Joe Mauer was ours. He arrived just as we were gaining the ability to follow baseball with new friends we had never met, who lived far away from the territory reached by the 50,000 watts of WCCO that then still carried Herb's voice. His career was, with the exception of the disappointments his team suffered in the postseason, the career of all of our dreams when we were growing up. Nobody — especially not the cranks at the Star Tribune and their sycophants online — can take Joe Mauer's greatness away from us. We knew it, and we shared it.

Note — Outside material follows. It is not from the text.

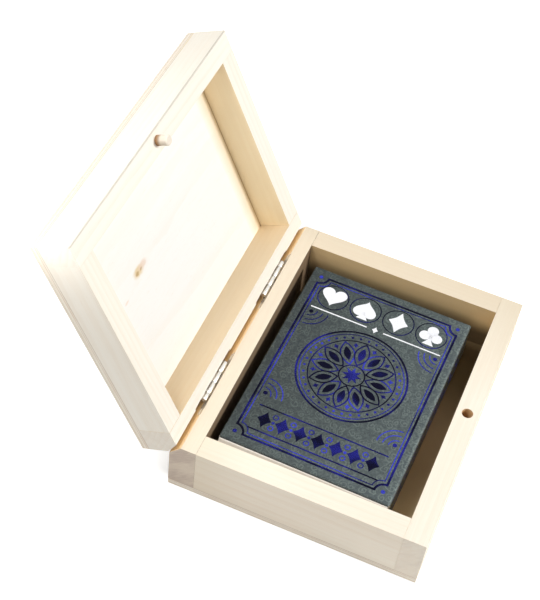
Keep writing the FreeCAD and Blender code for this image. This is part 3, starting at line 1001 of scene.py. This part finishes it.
def white_pips(white):
    """A straight row of the four plain card suits over a rule with a lozenge."""
    for number, right in enumerate(PIP_PLACES):
        place = (right, PIP_ROW)
        if number == 0:
            white.solid(moved(heart_outline(), place, PIP_SIZE))
        elif number == 1:
            white.solid(moved(heart_outline(), (right, PIP_ROW + 0.5), PIP_SIZE * 0.92, 180))
            white.solid(moved(STEM, place, PIP_SIZE))
        elif number == 2:
            white.solid(moved(diamond_outline(), place, PIP_SIZE))
        else:
            for x, y in ((0, 0.26), (-0.25, -0.08), (0.25, -0.08)):
                white.disc((right + x * PIP_SIZE, PIP_ROW + y * PIP_SIZE), 0.235 * PIP_SIZE, 26)
            white.solid(moved(STEM, place, PIP_SIZE))
    for side in (-1, 1):
        white.line((side * 3.4, PIP_RULE), (side * 26.6, PIP_RULE), 0.55)
    white.solid(moved(diamond_outline(), (0, PIP_RULE), 2.9))


FRAME_RIGHT = 29.0
FRAME_UP = 41.4
NOTCH = 3.6


def notched_frame(right, up, notch):
    """A frame whose corners are scooped inwards by quarter circles."""
    points = []
    for x, y, start in ((right, up, 270), (-right, up, 360), (-right, -up, 90), (right, -up, 180)):
        points += arc((x, y), notch, start, start - 90, 8)
    spaced = []
    for (x, y), following in zip(points, points[1:] + points[:1]):
        gap = Vector(following) - Vector((x, y))
        pieces = max(1, round(gap.length / Printing.LONGEST))
        spaced += [(x + gap.x * n / pieces, y + gap.y * n / pieces) for n in range(pieces)]
    return spaced


ROSE_CENTRE = (0.0, 1.2)
ROSE_RADIUS = 21.0
ROSE_PETALS = 12


def rosette(bright, deep):
    """The centre ornament: rings, dots and two rounds of petals."""
    deep.ring(ROSE_CENTRE, ROSE_RADIUS, 0.75, 96)
    bright.ring(ROSE_CENTRE, ROSE_RADIUS - 1.3, 0.35, 96)
    deep.ring(ROSE_CENTRE, ROSE_RADIUS - 4.4, 0.45, 84)
    for number in range(36):
        bright.disc(polar(ROSE_CENTRE, ROSE_RADIUS - 2.9, 10 * number), 0.52, 10)
    for number in range(ROSE_PETALS):
        turn = 360 / ROSE_PETALS * number
        outer_foot = polar(ROSE_CENTRE, 5.4, turn + 90)
        outline = moved(petal_outline(10.6, 5.4), outer_foot, 1.0, turn)
        (bright if number % 2 else deep).stroke(outline, 0.55)
        inner_foot = polar(ROSE_CENTRE, 7.4, turn + 90)
        deep.solid(moved(petal_outline(6.6, 2.7), inner_foot, 1.0, turn))
        between = polar(ROSE_CENTRE, 14.6, turn + 90 + 180 / ROSE_PETALS)
        bright.solid(moved(diamond_outline(3), between, 2.3, turn + 180 / ROSE_PETALS))
    deep.ring(ROSE_CENTRE, 4.9, 0.5, 48)
    reaches = (4.0, 1.9) * 8
    bright.solid([polar(ROSE_CENTRE, reach, 22.5 * n + 90) for n, reach in enumerate(reaches)])


BAND_LOW = -37.4
BAND_HIGH = -26.4


def foot_band(bright, deep):
    """The band at the foot: lozenges and dots between two lines."""
    middle = (BAND_LOW + BAND_HIGH) / 2
    for up in (BAND_LOW, BAND_HIGH):
        deep.line((-25.2, up), (25.2, up), 0.55)
    for number in range(7):
        right = -21.0 + 7.0 * number
        deep.solid(moved(diamond_outline(4), (right, middle), 6.6))
        if number < 6:
            for up in (middle + 2.6, middle - 2.6):
                bright.ring((right + 3.5, up), 0.95, 0.4, 18)
            bright.disc((right + 3.5, middle), 0.62, 12)


def print_front(bright_foil, deep_foil, white_layer):
    """The front: a double frame, pips, rosette, corner arcs and foot band."""
    bright, deep, white = Printing(0.040), Printing(0.045), Printing(0.035)
    keyline = Printing(0.028)
    deep.stroke(notched_frame(FRAME_RIGHT, FRAME_UP, NOTCH), 0.85)
    bright.stroke(notched_frame(FRAME_RIGHT - 1.3, FRAME_UP - 1.3, NOTCH), 0.4)
    for right in (-FRAME_RIGHT, FRAME_RIGHT):
        for up in (-FRAME_UP, FRAME_UP):
            bright.disc((right * 0.986, up * 0.991), 0.8, 14)
    white_pips(white)
    for right in PIP_PLACES:
        keyline.ring((right, PIP_ROW), 6.1, 0.4, 48)
    rosette(bright, deep)
    foot_band(bright, deep)
    for side_x in (-1, 1):
        for side_y in (-1, 1):
            corner = (side_x * 26.4, ROSE_CENTRE[1] + side_y * 22.8)
            start = {(1, 1): 180, (-1, 1): 270, (-1, -1): 0, (1, -1): 90}[(side_x, side_y)]
            for radius in (3.2, 5.4, 7.6):
                bright.stroke(arc(corner, radius, start, start + 90, 12), 0.4, closed=False)
            deep.disc((corner[0] - side_x * 0.9, corner[1] - side_y * 0.9), 0.85, 14)
    bright.piece("print_cobalt_fine", bright_foil)
    deep.piece("print_cobalt_deep", deep_foil)
    keyline.piece("print_pip_rings", deep_foil)
    white.piece("print_white_pips", white_layer)


SIDE_RIGHT = 41.0
SIDE_UP = CASE_TOP / 2 - 3.0


def print_sides(bright_foil):
    """Each long side: a frame line round a row of open lozenges."""
    for face in ("left", "right"):
        lines = Printing(0.03, face)
        corners = ((-1, -1), (1, -1), (1, 1), (-1, 1))
        lines.stroke([(x * SIDE_RIGHT, y * SIDE_UP) for x, y in corners], 0.5)
        for number in range(9):
            place = (-32.0 + 8.0 * number, 0.0)
            lines.stroke(moved(diamond_outline(3), place, 5.2), 0.35)
            lines.disc(place, 0.6, 12)
        lines.piece("print_side_" + face, bright_foil)


printed = printed_board("carton_grey_board")
core = bare_board("carton_core")
sleeve = carton_sleeve(printed, core)
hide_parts("tuck_case")
bottom_flaps = carton_bottom(printed, core)
tuck = carton_top(printed, core)
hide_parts("tuck_flap")
cobalt_bright = foil("foil_cobalt", *COBALT)
cobalt_deep = foil("foil_navy", *NAVY)
print_front(cobalt_bright, cobalt_deep, white_ink("ink_white"))
print_sides(cobalt_bright)


# -------- floor and light
def seen_rays(graph):
    """1 for the rays that the camera sends, directly or by way of a glossy or clear surface."""
    rays = graph.add("ShaderNodeLightPath", {}).node.outputs
    passed_on = graph.maths("MAXIMUM", rays["Is Glossy Ray"], rays["Is Transmission Ray"])
    return graph.maths("MAXIMUM", rays["Is Camera Ray"], passed_on)


# The floor is plain paper, lifted towards white for the camera alone. It lies a hair below the
# part, so that they share no plane.
FLOOR_TONES = (linear(240, 240, 240), linear(243, 243, 243))
FLOOR_LIFT = 0.50
FLOOR_HALF = 4.0
FLOOR_DROP = 0.02
WHITE = (1, 1, 1, 1)
floor_graph = Graph("studio_floor")
paper = floor_graph.noise(floor_graph.object_mm(), (0.02, 0.02, 0.02))
floor_colour = floor_graph.mix(paper, *FLOOR_TONES)
diffuse = floor_graph.add("ShaderNodeBsdfDiffuse", {"Color": floor_colour, "Roughness": 0.5})
lift = floor_graph.times(seen_rays(floor_graph), FLOOR_LIFT)
glow = floor_graph.add("ShaderNodeEmission", {"Color": WHITE, "Strength": lift})
surface = floor_graph.add("ShaderNodeAddShader", {0: diffuse, 1: glow})
floor_graph.add("ShaderNodeOutputMaterial", {"Surface": surface})

bpy.ops.mesh.primitive_plane_add(size=2 * FLOOR_HALF, location=(0, 0, -FLOOR_DROP * MM))
floor = bpy.context.object
floor.name = "studio_floor"
floor.data.materials.append(floor_graph.owner)

# The world is white for the camera and dimmer as a light.
WORLD_FILL = 0.14
sky = Graph("studio", "worlds")
bpy.context.scene.world = sky.owner
strength = sky.span(seen_rays(sky), 0.0, 1.0, WORLD_FILL, 1.0, smooth=False)
background = sky.add("ShaderNodeBackground", {"Color": WHITE, "Strength": strength})
sky.add("ShaderNodeOutputWorld", {"Surface": background})


def area_light(name, place, target, width, height, watts):
    """An elliptical lamp aimed at a point, its height towards the vertical."""
    lamp = bpy.data.lights.new(name, "AREA")
    lamp.shape = "ELLIPSE"
    lamp.size = width
    lamp.size_y = height
    lamp.energy = watts
    holder = bpy.data.objects.new(name, lamp)
    bpy.context.scene.collection.objects.link(holder)
    holder.location = place
    aim = Vector(target) - Vector(place)
    holder.rotation_euler = aim.to_track_quat("-Z", "Y").to_euler()
    holder.visible_camera = False


# Place, target, width, height and watts. The last two are small and close: they brighten the
# lid's near corner and its free edge, as the photo's studio light does.
LAMPS = {
    "front_softbox": ((0.19, -0.88, 0.57), (0.0, 0.02, 0.05), 0.22, 0.22, 8.6),
    "top_softbox": ((-0.20, 0.37, 0.84), (0.0, 0.02, 0.03), 0.26, 0.26, 3.8),
    "near_fill": ((-1.00, -0.12, 0.50), (-0.06, 0.0, 0.03), 0.60, 0.60, 1.4),
    "lid_corner_lamp": ((-0.0775, 0.100, 0.112), (-0.0596, 0.092, 0.105), 0.02, 0.02, 0.0048),
    "free_edge_lamp": ((-0.03, 0.135, 0.20), (-0.01, 0.089, 0.105), 0.16, 0.05, 0.075),
}
for name, traits in LAMPS.items():
    area_light(name, *traits)

# -------- camera
# Fitted to the photo: the place, the right and forward directions and the focal length.
CAMERA_PLACE = Vector((-0.31470, -0.05913, 0.43297))
CAMERA_RIGHT = Vector((0.38381, -0.91951, 0.08485)).normalized()
CAMERA_FORWARD = Vector((0.61937, 0.18819, -0.76221)).normalized()
CAMERA_LENS = 83.92

lens = bpy.data.cameras.new("photo_camera")
lens.lens = CAMERA_LENS
lens.clip_start = 0.01
camera = bpy.data.objects.new("photo_camera", lens)
bpy.context.scene.collection.objects.link(camera)
camera_up = CAMERA_RIGHT.cross(CAMERA_FORWARD).normalized()
camera_right = CAMERA_FORWARD.cross(camera_up)
turn = Matrix((camera_right, camera_up, -CAMERA_FORWARD)).transposed()
camera.matrix_world = Matrix.Translation(CAMERA_PLACE) @ turn.to_4x4()
bpy.context.scene.camera = camera

bpy.context.scene.view_settings.view_transform = "Standard"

Happy Joe Mauer Day, friends.

Game 68: Your Minnesota Twins Honor Former Twin Joe Mauer By Playing The KC Royals

We start Joe Mauer Number Retirement Weekend with Purple Prince Twins Jersey Night at Target Field. Man, this is a good weekend for Minnesota stuff, isn't it? Prince and Mauer? Nice. Also, our town just got a Townball team, and they wear purple jerseys, and their first ever home game is tonight too. So this is one of those fate things, right? Gonna be a great weekend for Minnesota baseball.

Let's hope the team can get going on an actual winning streak here tonight. They're pitching Gibson, who didn't do so hot against KC when he faced them in April (4.2 innings, 5 earned runs in a game the Twins ultimately won 7-6). But that was April, and no one knew the Twins were the best team in baseball back then, so I expect the Royals will just lay down this time for Kyle.

Meanwhile, the Twins are going to be purple raining bombas all over the place, and hopefully everyone can just sit back, relax, and enjoy a beautiful Minnesota summer weekend. This is the good life.